Volete la dimostrazione di come l’economia sia una scienza tutt’altro che esatta? Basta guardare alla lista dei premi Nobel assegnati fino a oggi dal 1969, quando il premio venne istituito per volere della Banca di Svezia. Anche se 50 su 76 provengono dal mondo anglosassone, ce ne sono di tutti i tipi. Non solo liberisti e keynesiani, ma anche matematici e personalisti, finanziari e aziendalisti, monetaristi e fautori dell’intervento pubblico. Anzi, quasi alla ricerca di un equilibrio impossibile, il Comitato per l’assegnazione dei premi ha spesso alternato economisti di tendenze completamente opposte. Come quando dopo aver premiato nel 1987 Robert Merton e Myron Scoles, per il loro metodo di misurazione dei derivati (e pochi mesi dopo vennero coinvolti nel colossale fallimento della Ltcm), si sentirono in dovere di premiare l’anno successivo una personalità come l’indiano Amartya Sen per i suoi studi sull’economia del benessere. O come quando nel 1974 decisero di riequilibrare immediatamente il premio per Friedrich von Hayek assegnandolo anche allo svedese Gunnar Myrdal, di tendenze nettamente opposte rispetto all’economista austriaco.

Roberto Fini, presidente per l’Italia dell’Associazione europea per l’educazione economica, ha così pensato sapientemente di leggere l’economia attraverso le designazione del premio Nobel.
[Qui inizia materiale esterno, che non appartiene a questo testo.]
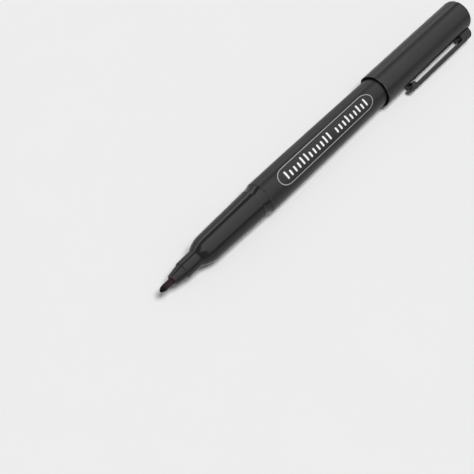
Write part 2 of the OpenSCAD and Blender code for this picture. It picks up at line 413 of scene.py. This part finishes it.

Ne è nato un libro (“Economisti da Nobel”, Ed. Hoepli, pagg. 250, € 16,90) che costituisce insieme un viaggio nelle teorie economiche e una guida per capire che non si può chiedere all’economia quello che l’economia non può dare, cioè una soluzione sicura e semplice a problemi complessi. Perché se è vero che non ci sono soluzioni facili di fronte a problemi come quelli che stiamo vivendo, è altrettanto vero che esistono infinite soluzioni sbagliate o meglio infinite strade sbagliate che portano a effetti opposti a quelli desiderati.

Perché in fondo l’economia è più un modo per conoscere la realtà che per risolverne i problemi. “Conoscere il metodo economico – sottolinea Fini – può essere un buon antidoto per evitare errori di valutazione e per ridurre il rischio di far prevalere comportamenti basati esclusivamente su ciò che per istinto sembra il modo di operare più adeguato, ma che non sempre si dimostra tale”.

Ma c’è un’altra particolarità da sottolineare nel libro. Roberto Fini apre infatti il racconto spiegando perché alcuni grandi economisti non hanno ricevuto il premio Nobel. Si deve ricordare che il premio viene assegnato solo ai viventi e quindi non poteva certo essere assegnato, per esempio, a John Maynard Keynes, morto nel 1946. Ma economisti vivi e operanti nella seconda metà del Novecento, come John Kenneth Galbraith e Joan Robinson, hanno lasciato un segno ben più significativo nella storia dell’economia di quello di molti premiati che hanno avuto i loro cinque minuti di notorietà solo al momento del premio. La commissione del Nobel forse ha temuto di sbilanciarsi troppo dato che la Robinson era considerata troppo keynesiana e Galbraith più divulgatore che teorico.

In effetti, forse per vicinanza agli analoghi premi per la fisica o la chimica, emerge che gran parte degli economisti premiati hanno avuto una formazione matematica-quantitativa e hanno elaborato teorie e modelli basati più sulle equazioni che sulle motivazioni più o meno irrazionali. Le eccezioni appaiono proprio come tali come nel caso del citato Amartya Sen o di Daniel Kahneman, economisti più in una prospettiva sociale il primo e psicologica-comportamentale il secondo. Ma proprio queste eccezioni in fondo permettono al premio Nobel per l’economia di avere ancora una significativa dignità.